Written request: Among the entries that follow, tally the lines with the string "axes". Give no more than the number.

Data provided:
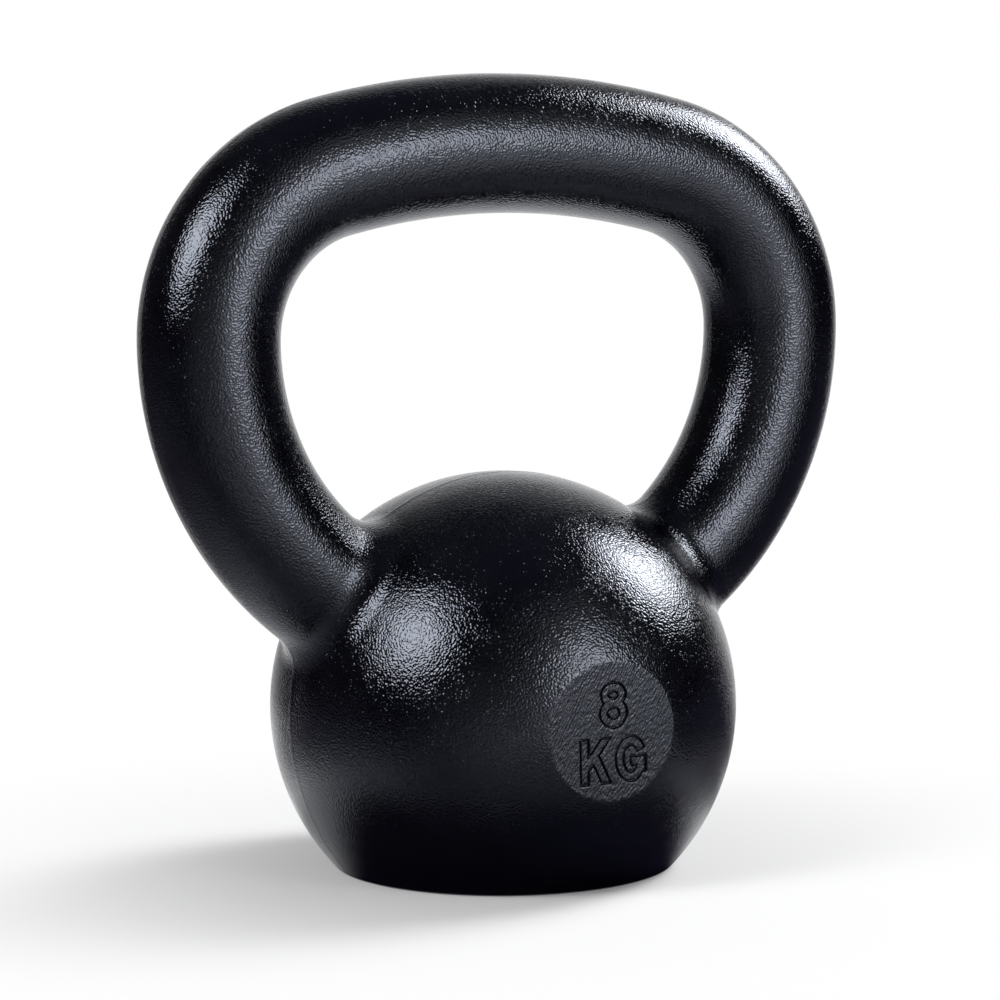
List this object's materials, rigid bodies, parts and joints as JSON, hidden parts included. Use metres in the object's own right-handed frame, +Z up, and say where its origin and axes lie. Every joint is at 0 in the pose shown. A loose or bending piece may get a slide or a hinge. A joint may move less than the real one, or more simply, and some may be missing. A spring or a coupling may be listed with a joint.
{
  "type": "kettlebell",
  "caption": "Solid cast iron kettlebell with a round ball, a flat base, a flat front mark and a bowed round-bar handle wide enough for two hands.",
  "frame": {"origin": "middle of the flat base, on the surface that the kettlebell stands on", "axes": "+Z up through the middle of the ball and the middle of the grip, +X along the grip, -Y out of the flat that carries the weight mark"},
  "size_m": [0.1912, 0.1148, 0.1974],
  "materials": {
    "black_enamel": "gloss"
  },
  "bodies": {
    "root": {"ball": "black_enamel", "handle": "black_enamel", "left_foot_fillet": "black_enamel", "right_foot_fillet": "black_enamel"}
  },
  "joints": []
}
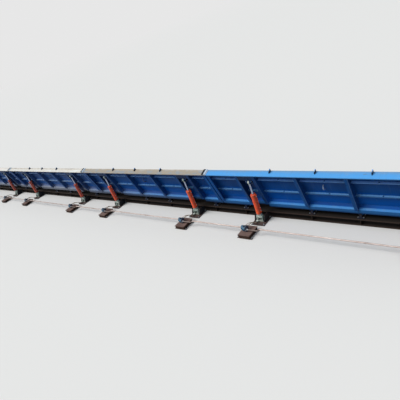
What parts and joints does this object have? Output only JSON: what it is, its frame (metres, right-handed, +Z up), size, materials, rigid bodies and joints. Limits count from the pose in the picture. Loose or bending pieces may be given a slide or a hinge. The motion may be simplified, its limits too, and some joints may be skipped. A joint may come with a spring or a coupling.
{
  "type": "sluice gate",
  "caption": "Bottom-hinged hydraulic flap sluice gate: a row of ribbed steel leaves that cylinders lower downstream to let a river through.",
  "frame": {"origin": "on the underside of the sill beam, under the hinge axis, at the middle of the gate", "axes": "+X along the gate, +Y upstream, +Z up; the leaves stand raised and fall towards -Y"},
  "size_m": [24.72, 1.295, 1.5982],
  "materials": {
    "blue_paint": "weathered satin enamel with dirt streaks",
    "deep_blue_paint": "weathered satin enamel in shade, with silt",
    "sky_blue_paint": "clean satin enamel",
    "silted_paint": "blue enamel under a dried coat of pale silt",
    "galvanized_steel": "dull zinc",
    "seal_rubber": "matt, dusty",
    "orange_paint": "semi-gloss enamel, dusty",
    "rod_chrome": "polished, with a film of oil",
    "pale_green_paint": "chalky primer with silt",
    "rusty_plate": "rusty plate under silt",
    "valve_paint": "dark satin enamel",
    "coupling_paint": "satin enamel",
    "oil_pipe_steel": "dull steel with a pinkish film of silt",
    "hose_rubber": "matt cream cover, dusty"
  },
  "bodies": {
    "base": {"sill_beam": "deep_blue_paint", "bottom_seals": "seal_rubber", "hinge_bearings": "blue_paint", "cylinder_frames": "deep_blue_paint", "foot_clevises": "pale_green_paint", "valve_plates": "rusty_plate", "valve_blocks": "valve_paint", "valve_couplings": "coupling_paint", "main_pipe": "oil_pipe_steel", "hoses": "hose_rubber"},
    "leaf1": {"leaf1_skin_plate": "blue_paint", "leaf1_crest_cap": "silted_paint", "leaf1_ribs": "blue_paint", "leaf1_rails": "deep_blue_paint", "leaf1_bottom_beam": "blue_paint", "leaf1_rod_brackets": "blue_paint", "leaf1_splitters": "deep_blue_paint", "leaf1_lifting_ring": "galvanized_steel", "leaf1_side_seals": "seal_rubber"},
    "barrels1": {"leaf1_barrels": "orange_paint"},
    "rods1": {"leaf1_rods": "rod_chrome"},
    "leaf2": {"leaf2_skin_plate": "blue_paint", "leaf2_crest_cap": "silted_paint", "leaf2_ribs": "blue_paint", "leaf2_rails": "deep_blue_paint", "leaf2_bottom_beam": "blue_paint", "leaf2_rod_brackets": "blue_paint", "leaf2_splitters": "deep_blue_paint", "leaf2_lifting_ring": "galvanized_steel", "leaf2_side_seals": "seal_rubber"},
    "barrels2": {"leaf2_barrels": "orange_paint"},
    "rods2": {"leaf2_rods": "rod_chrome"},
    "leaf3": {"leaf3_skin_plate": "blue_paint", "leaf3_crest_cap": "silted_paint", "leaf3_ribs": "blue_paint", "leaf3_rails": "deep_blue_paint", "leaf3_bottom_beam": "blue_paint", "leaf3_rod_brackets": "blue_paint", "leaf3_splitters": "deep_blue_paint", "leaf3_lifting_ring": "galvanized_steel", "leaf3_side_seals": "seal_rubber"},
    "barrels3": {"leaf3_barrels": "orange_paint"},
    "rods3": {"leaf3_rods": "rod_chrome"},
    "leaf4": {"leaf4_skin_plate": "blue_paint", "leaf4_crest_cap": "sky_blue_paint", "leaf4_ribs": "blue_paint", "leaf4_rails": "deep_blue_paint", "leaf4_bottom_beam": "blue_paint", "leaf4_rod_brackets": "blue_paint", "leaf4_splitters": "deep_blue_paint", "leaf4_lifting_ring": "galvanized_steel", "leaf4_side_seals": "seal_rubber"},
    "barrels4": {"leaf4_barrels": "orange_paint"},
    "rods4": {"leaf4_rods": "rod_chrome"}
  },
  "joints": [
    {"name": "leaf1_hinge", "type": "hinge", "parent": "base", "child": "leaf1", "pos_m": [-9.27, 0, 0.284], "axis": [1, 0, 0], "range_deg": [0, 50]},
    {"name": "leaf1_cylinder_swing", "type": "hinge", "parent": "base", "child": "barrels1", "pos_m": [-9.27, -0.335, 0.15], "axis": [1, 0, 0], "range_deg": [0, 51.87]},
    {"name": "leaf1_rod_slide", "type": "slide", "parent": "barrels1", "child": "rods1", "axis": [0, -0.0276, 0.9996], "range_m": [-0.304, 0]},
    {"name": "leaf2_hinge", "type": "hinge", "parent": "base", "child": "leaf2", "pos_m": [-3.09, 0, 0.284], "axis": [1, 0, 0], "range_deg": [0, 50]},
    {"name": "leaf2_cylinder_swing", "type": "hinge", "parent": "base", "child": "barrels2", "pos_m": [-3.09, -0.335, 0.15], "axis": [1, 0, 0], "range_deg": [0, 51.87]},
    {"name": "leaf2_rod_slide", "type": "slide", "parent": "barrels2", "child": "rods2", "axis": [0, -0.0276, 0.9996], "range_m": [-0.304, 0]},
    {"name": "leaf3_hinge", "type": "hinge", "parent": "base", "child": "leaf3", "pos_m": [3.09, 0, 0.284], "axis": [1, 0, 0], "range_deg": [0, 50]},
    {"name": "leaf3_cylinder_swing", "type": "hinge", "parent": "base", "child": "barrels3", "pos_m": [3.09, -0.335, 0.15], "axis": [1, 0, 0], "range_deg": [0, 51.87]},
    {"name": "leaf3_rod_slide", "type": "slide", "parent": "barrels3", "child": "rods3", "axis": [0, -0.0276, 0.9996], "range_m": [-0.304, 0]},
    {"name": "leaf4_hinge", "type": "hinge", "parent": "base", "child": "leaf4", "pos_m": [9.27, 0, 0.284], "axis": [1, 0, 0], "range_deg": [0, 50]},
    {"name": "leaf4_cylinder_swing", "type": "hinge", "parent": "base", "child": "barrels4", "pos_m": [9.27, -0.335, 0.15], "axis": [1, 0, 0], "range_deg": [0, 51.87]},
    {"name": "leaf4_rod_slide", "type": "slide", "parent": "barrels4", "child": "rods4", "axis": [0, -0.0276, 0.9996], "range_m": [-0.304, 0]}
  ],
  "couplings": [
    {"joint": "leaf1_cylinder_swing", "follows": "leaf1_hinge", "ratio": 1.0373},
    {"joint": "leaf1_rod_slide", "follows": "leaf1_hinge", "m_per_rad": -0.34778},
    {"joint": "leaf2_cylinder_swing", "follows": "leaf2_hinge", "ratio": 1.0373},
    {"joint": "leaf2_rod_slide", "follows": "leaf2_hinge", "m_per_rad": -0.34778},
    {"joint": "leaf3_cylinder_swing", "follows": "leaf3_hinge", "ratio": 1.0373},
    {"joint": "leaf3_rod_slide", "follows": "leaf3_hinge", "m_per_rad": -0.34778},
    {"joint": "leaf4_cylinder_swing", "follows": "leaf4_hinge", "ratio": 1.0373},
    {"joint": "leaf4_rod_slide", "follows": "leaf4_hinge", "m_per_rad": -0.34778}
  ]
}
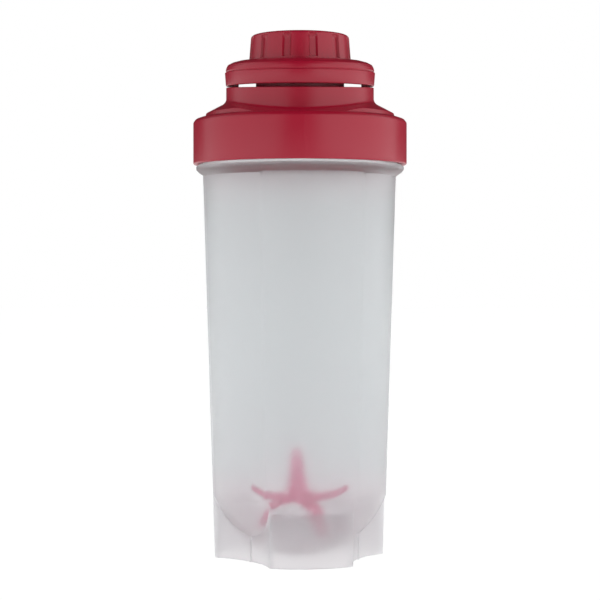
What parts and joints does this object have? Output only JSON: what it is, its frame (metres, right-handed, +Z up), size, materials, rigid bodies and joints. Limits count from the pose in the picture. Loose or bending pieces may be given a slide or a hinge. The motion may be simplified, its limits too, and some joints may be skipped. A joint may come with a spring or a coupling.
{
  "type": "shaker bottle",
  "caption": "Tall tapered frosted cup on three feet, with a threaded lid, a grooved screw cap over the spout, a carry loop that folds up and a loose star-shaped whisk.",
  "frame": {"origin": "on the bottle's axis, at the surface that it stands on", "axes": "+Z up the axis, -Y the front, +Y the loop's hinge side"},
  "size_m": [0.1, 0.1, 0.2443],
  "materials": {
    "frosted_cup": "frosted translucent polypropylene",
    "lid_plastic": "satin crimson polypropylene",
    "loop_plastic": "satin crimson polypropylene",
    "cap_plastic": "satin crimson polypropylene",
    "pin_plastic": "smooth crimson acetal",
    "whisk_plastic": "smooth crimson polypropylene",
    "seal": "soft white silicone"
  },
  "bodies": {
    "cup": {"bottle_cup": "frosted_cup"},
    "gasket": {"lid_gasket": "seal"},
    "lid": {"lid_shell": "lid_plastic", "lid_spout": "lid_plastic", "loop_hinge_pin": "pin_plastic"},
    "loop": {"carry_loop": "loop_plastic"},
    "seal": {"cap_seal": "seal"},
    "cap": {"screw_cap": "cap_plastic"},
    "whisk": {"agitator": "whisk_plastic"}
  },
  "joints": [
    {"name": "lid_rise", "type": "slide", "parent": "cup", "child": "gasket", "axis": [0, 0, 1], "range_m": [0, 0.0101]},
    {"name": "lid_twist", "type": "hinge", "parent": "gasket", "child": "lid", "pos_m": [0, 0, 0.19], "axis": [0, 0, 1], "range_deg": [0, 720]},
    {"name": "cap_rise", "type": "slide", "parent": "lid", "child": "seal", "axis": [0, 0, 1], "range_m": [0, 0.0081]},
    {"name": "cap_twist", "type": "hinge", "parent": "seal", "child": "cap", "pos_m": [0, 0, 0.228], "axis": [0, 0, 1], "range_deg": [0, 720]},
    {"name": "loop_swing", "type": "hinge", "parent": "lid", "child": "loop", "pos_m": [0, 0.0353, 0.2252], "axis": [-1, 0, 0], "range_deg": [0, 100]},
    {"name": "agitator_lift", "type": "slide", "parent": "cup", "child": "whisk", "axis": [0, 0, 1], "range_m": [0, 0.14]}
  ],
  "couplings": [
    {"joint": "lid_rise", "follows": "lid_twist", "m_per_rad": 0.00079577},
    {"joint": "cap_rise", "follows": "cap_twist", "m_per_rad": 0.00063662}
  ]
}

Result for this task: 4